Return every record verbatim.

* Start EXERCISE INPUTS *

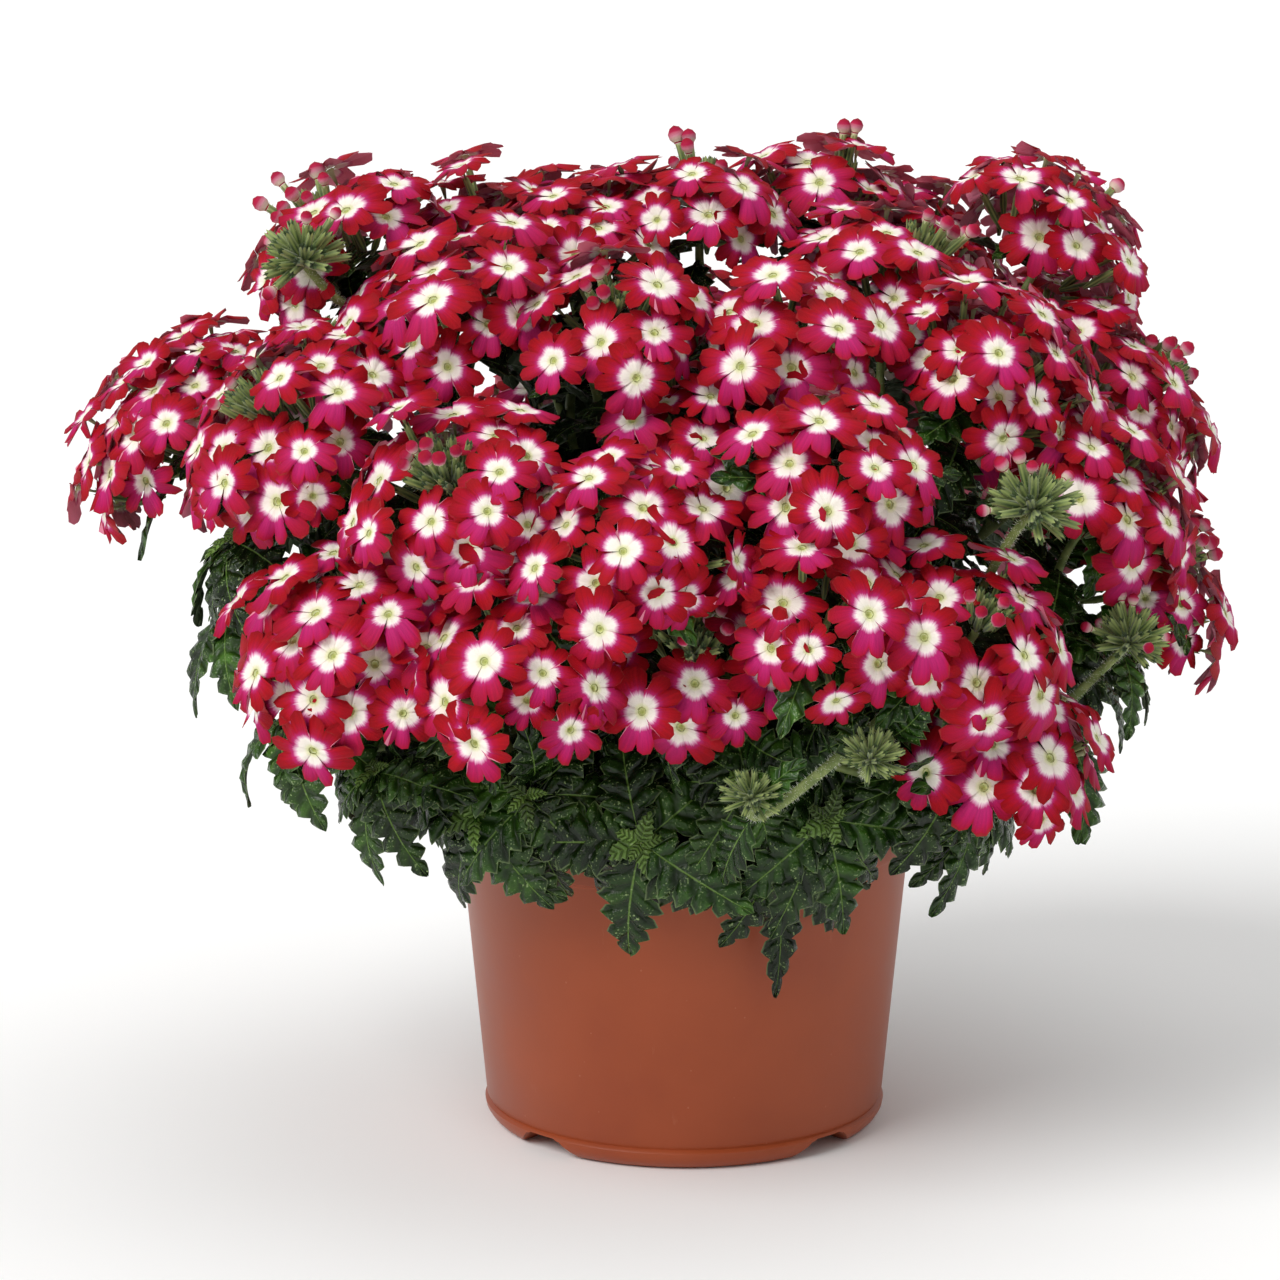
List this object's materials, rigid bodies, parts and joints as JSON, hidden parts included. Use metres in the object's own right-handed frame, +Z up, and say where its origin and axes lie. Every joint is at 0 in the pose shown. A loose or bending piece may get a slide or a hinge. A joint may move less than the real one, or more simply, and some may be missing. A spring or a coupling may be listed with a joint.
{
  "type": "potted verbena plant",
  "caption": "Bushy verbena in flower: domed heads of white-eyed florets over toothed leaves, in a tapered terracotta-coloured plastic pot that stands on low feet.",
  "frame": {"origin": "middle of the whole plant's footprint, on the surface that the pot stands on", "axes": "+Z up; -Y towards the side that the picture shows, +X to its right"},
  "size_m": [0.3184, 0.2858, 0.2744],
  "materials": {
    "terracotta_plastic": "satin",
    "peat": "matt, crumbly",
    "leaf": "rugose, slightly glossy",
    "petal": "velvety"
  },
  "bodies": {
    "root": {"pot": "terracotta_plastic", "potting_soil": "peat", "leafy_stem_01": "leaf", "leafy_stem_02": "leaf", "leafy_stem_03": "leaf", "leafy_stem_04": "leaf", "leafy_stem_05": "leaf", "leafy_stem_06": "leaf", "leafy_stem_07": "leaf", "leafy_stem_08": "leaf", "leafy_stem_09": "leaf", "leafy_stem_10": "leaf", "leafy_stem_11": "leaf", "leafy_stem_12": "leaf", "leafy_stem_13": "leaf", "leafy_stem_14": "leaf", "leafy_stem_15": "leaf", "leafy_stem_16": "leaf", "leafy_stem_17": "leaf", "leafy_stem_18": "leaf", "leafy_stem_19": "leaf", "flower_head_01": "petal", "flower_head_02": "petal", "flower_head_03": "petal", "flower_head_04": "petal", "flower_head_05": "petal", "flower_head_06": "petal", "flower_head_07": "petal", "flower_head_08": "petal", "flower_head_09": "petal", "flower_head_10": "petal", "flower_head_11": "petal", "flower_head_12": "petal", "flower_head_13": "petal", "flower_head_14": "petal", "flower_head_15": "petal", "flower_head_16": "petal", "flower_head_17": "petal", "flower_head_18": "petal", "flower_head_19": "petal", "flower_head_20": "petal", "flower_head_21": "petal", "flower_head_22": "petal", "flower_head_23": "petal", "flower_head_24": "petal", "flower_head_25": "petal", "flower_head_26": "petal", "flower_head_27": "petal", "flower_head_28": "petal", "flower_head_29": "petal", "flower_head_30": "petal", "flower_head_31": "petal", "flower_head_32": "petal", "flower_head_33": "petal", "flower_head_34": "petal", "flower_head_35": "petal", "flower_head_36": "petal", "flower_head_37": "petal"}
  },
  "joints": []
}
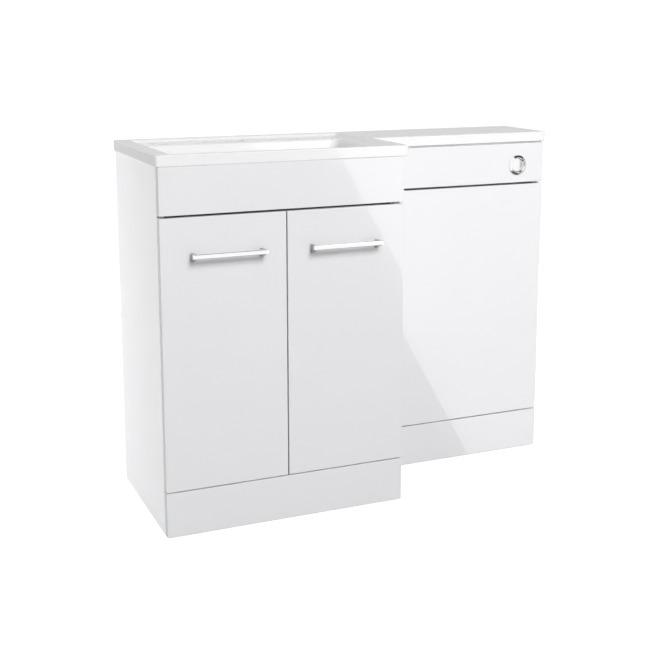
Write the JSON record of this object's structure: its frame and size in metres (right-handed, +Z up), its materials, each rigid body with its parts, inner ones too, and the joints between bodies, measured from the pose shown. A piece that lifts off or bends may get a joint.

* End EXERCISE INPUTS *

# WRITTEN REPLY:
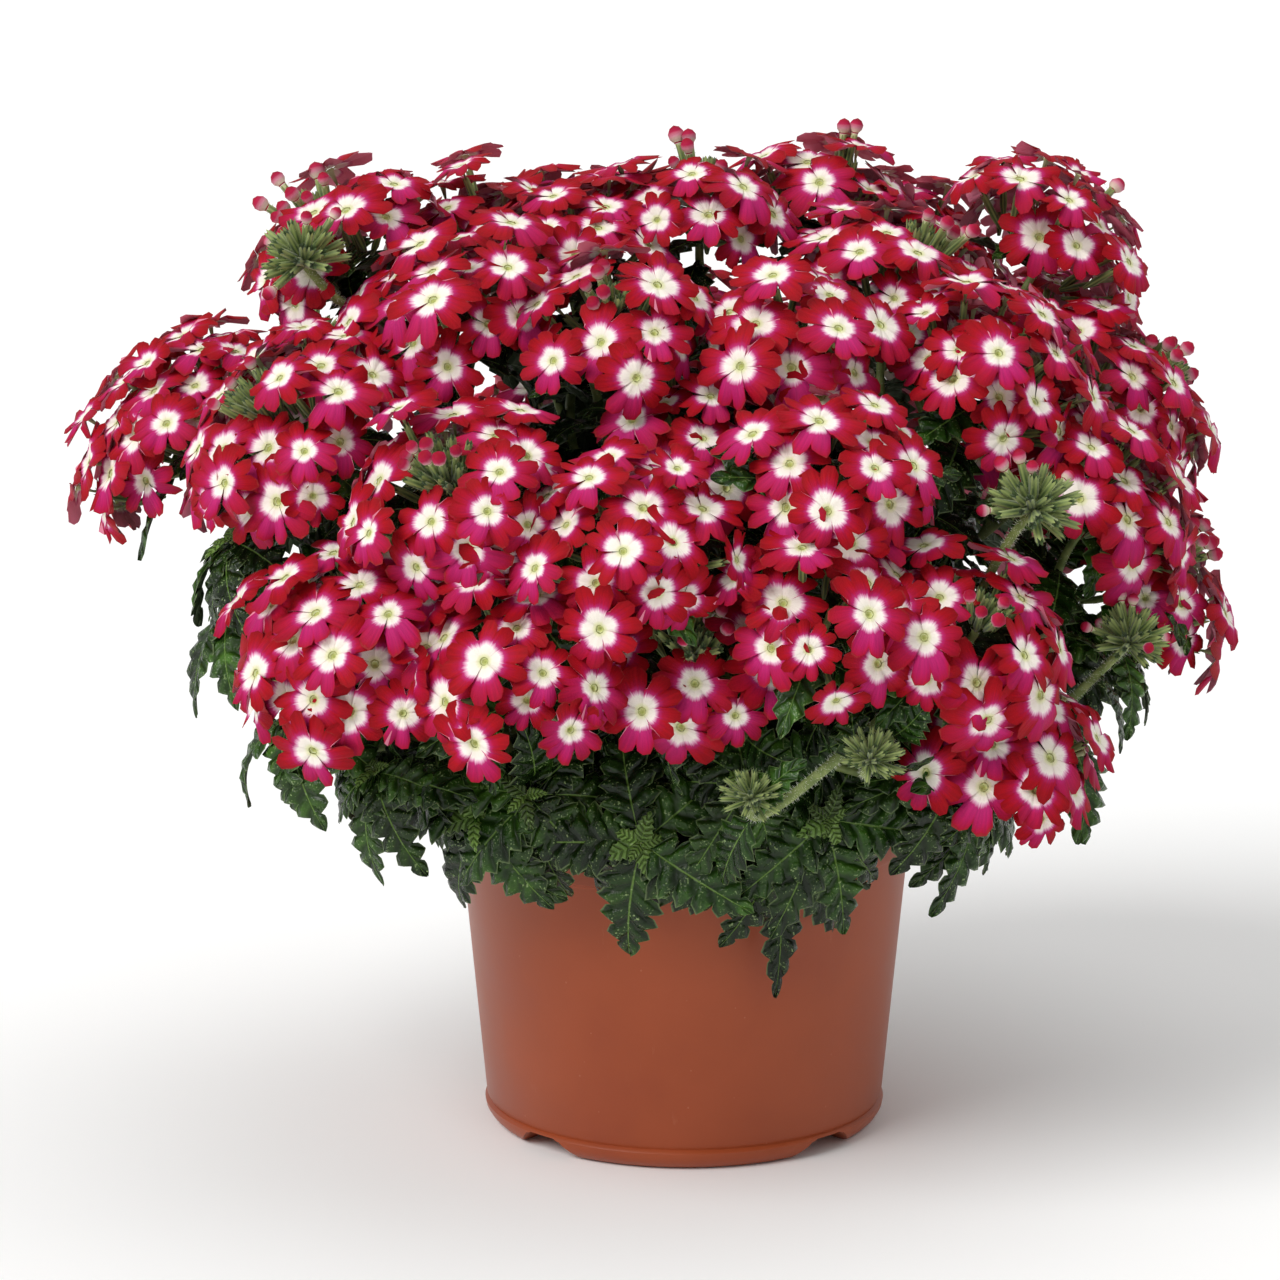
List this object's materials, rigid bodies, parts and joints as JSON, hidden parts included. Use metres in the object's own right-handed frame, +Z up, and say where its origin and axes lie. Every joint is at 0 in the pose shown. A loose or bending piece may get a slide or a hinge. A joint may move less than the real one, or more simply, and some may be missing. A spring or a coupling may be listed with a joint.
{
  "type": "potted verbena plant",
  "caption": "Bushy verbena in flower: domed heads of white-eyed florets over toothed leaves, in a tapered terracotta-coloured plastic pot that stands on low feet.",
  "frame": {"origin": "middle of the whole plant's footprint, on the surface that the pot stands on", "axes": "+Z up; -Y towards the side that the picture shows, +X to its right"},
  "size_m": [0.3184, 0.2858, 0.2744],
  "materials": {
    "terracotta_plastic": "satin",
    "peat": "matt, crumbly",
    "leaf": "rugose, slightly glossy",
    "petal": "velvety"
  },
  "bodies": {
    "root": {"pot": "terracotta_plastic", "potting_soil": "peat", "leafy_stem_01": "leaf", "leafy_stem_02": "leaf", "leafy_stem_03": "leaf", "leafy_stem_04": "leaf", "leafy_stem_05": "leaf", "leafy_stem_06": "leaf", "leafy_stem_07": "leaf", "leafy_stem_08": "leaf", "leafy_stem_09": "leaf", "leafy_stem_10": "leaf", "leafy_stem_11": "leaf", "leafy_stem_12": "leaf", "leafy_stem_13": "leaf", "leafy_stem_14": "leaf", "leafy_stem_15": "leaf", "leafy_stem_16": "leaf", "leafy_stem_17": "leaf", "leafy_stem_18": "leaf", "leafy_stem_19": "leaf", "flower_head_01": "petal", "flower_head_02": "petal", "flower_head_03": "petal", "flower_head_04": "petal", "flower_head_05": "petal", "flower_head_06": "petal", "flower_head_07": "petal", "flower_head_08": "petal", "flower_head_09": "petal", "flower_head_10": "petal", "flower_head_11": "petal", "flower_head_12": "petal", "flower_head_13": "petal", "flower_head_14": "petal", "flower_head_15": "petal", "flower_head_16": "petal", "flower_head_17": "petal", "flower_head_18": "petal", "flower_head_19": "petal", "flower_head_20": "petal", "flower_head_21": "petal", "flower_head_22": "petal", "flower_head_23": "petal", "flower_head_24": "petal", "flower_head_25": "petal", "flower_head_26": "petal", "flower_head_27": "petal", "flower_head_28": "petal", "flower_head_29": "petal", "flower_head_30": "petal", "flower_head_31": "petal", "flower_head_32": "petal", "flower_head_33": "petal", "flower_head_34": "petal", "flower_head_35": "petal", "flower_head_36": "petal", "flower_head_37": "petal"}
  },
  "joints": []
}
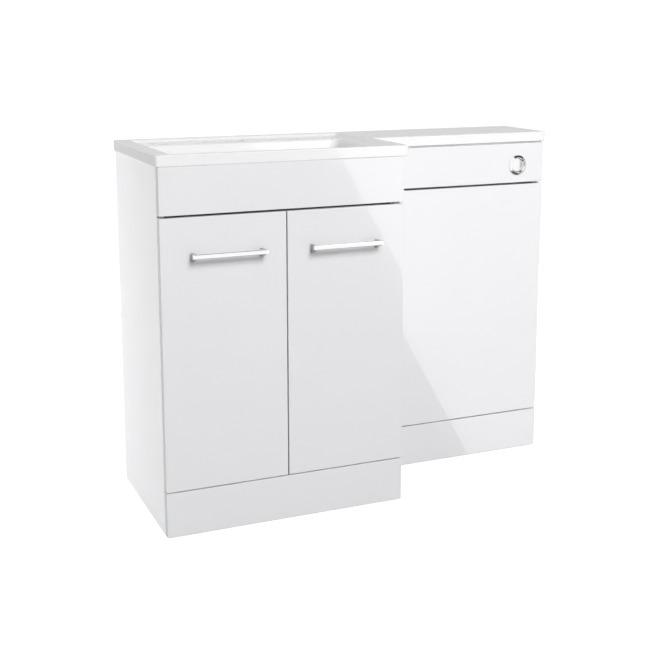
Write the JSON record of this object's structure: its frame and size in metres (right-handed, +Z up), its materials, each rigid body with its parts, inner ones too, and the joints between bodies, measured from the pose shown. A piece that lifts off or bends may get a joint.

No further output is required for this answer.